Work instructions
Write out the listing in full, matching it word for word.

[Data extracted from a collection]
--- Begin ---

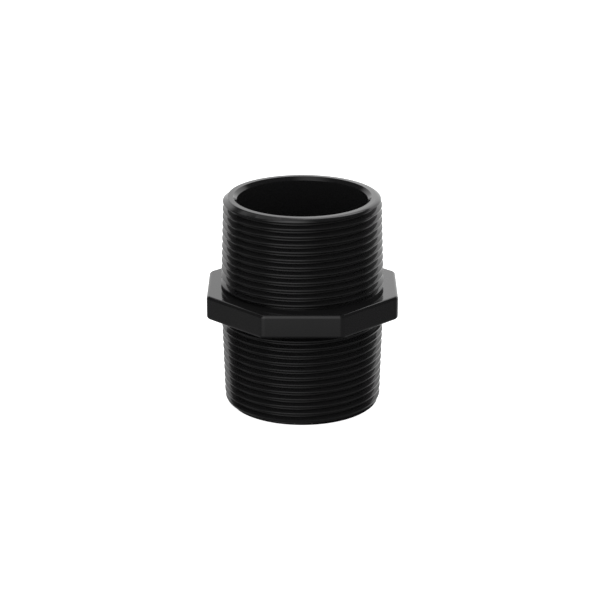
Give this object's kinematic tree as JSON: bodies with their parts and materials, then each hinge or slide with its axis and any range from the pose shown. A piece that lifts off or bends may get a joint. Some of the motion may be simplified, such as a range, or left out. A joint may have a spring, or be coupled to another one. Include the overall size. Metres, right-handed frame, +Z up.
{
  "type": "threaded pipe nipple",
  "caption": "Black plastic taper-thread pipe nipple with an octagonal wrench collar, for joining female pipe fittings in line.",
  "frame": {"origin": "centre of the lower annular end face, on the axis of the bore", "axes": "+Z up along the axis of the bore, towards the shorter threaded end; -Y faces one wrench flat, which is the front"},
  "size_m": [0.0572, 0.0572, 0.0647],
  "materials": {
    "black_plastic": "satin"
  },
  "bodies": {
    "root": {"lower_threaded_end": "black_plastic", "wrench_collar": "black_plastic", "upper_threaded_end": "black_plastic"}
  },
  "joints": []
}
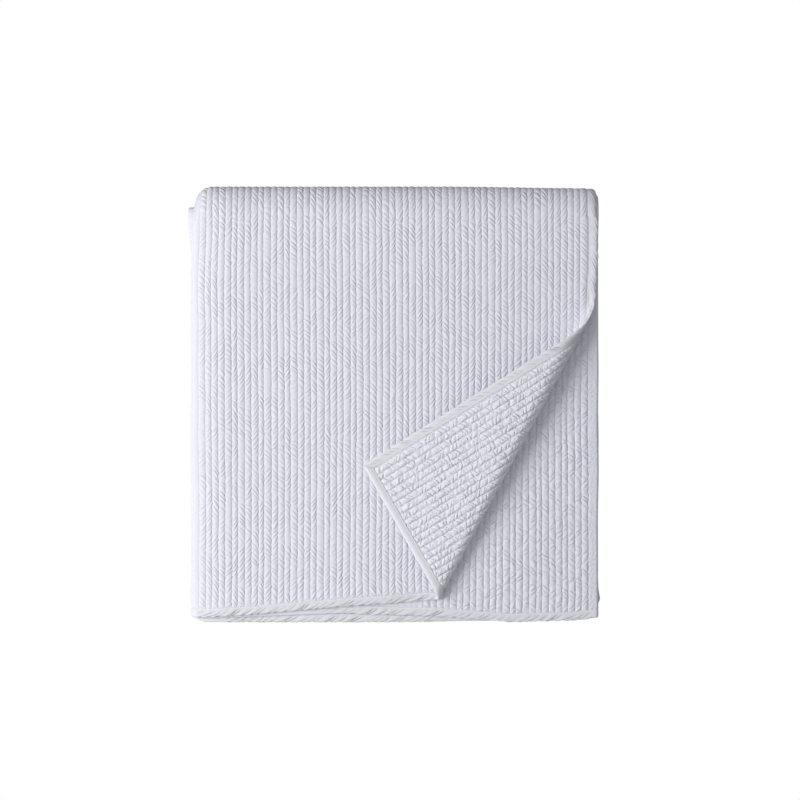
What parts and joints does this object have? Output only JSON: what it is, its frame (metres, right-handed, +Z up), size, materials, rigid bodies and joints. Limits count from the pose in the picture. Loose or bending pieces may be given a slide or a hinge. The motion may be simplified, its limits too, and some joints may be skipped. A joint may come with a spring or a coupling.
{
  "type": "folded coverlet",
  "caption": "Channel-quilted cotton coverlet folded into a flat pile, its edges bound, with a corner of the top leaf turned back to show the reverse.",
  "frame": {"origin": "middle of the footprint, on the surface that the pile rests on", "axes": "+Z up, +Y from the open hem side to the folded end, +X to the right as seen from above with the hems nearest"},
  "size_m": [0.5584, 0.593, 0.0888],
  "materials": {
    "quilted_cloth": "matte washed cotton, stitched in narrow puckered channels",
    "binding": "matte plain cotton strip with soft diagonal drag lines"
  },
  "bodies": {
    "root": {"quilted_cloth": "quilted_cloth", "binding_front_hem": "binding", "binding_right_side": "binding", "binding_back_hem": "binding", "binding_left_side": "binding"}
  },
  "joints": []
}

--- End ---

Result of this task
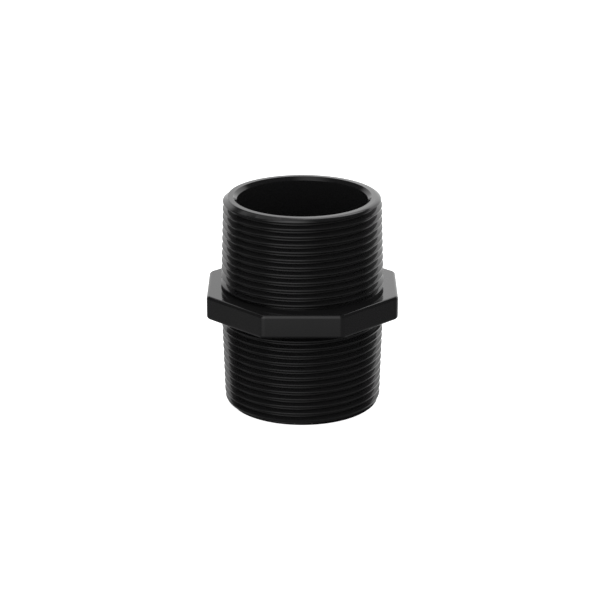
Give this object's kinematic tree as JSON: bodies with their parts and materials, then each hinge or slide with its axis and any range from the pose shown. A piece that lifts off or bends may get a joint. Some of the motion may be simplified, such as a range, or left out. A joint may have a spring, or be coupled to another one. Include the overall size. Metres, right-handed frame, +Z up.
{
  "type": "threaded pipe nipple",
  "caption": "Black plastic taper-thread pipe nipple with an octagonal wrench collar, for joining female pipe fittings in line.",
  "frame": {"origin": "centre of the lower annular end face, on the axis of the bore", "axes": "+Z up along the axis of the bore, towards the shorter threaded end; -Y faces one wrench flat, which is the front"},
  "size_m": [0.0572, 0.0572, 0.0647],
  "materials": {
    "black_plastic": "satin"
  },
  "bodies": {
    "root": {"lower_threaded_end": "black_plastic", "wrench_collar": "black_plastic", "upper_threaded_end": "black_plastic"}
  },
  "joints": []
}
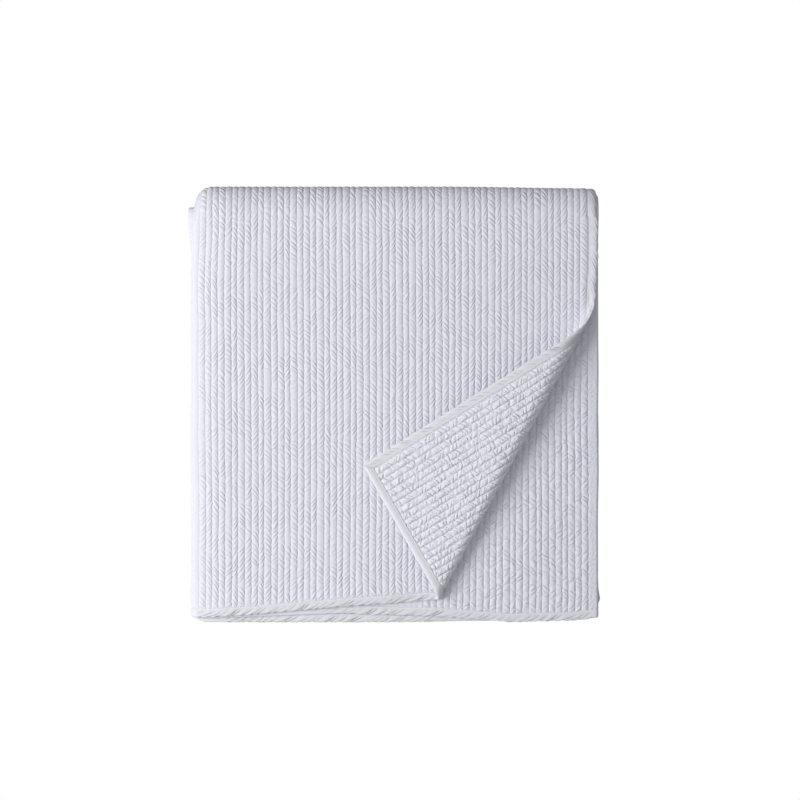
What parts and joints does this object have? Output only JSON: what it is, its frame (metres, right-handed, +Z up), size, materials, rigid bodies and joints. Limits count from the pose in the picture. Loose or bending pieces may be given a slide or a hinge. The motion may be simplified, its limits too, and some joints may be skipped. A joint may come with a spring or a coupling.
{
  "type": "folded coverlet",
  "caption": "Channel-quilted cotton coverlet folded into a flat pile, its edges bound, with a corner of the top leaf turned back to show the reverse.",
  "frame": {"origin": "middle of the footprint, on the surface that the pile rests on", "axes": "+Z up, +Y from the open hem side to the folded end, +X to the right as seen from above with the hems nearest"},
  "size_m": [0.5584, 0.593, 0.0888],
  "materials": {
    "quilted_cloth": "matte washed cotton, stitched in narrow puckered channels",
    "binding": "matte plain cotton strip with soft diagonal drag lines"
  },
  "bodies": {
    "root": {"quilted_cloth": "quilted_cloth", "binding_front_hem": "binding", "binding_right_side": "binding", "binding_back_hem": "binding", "binding_left_side": "binding"}
  },
  "joints": []
}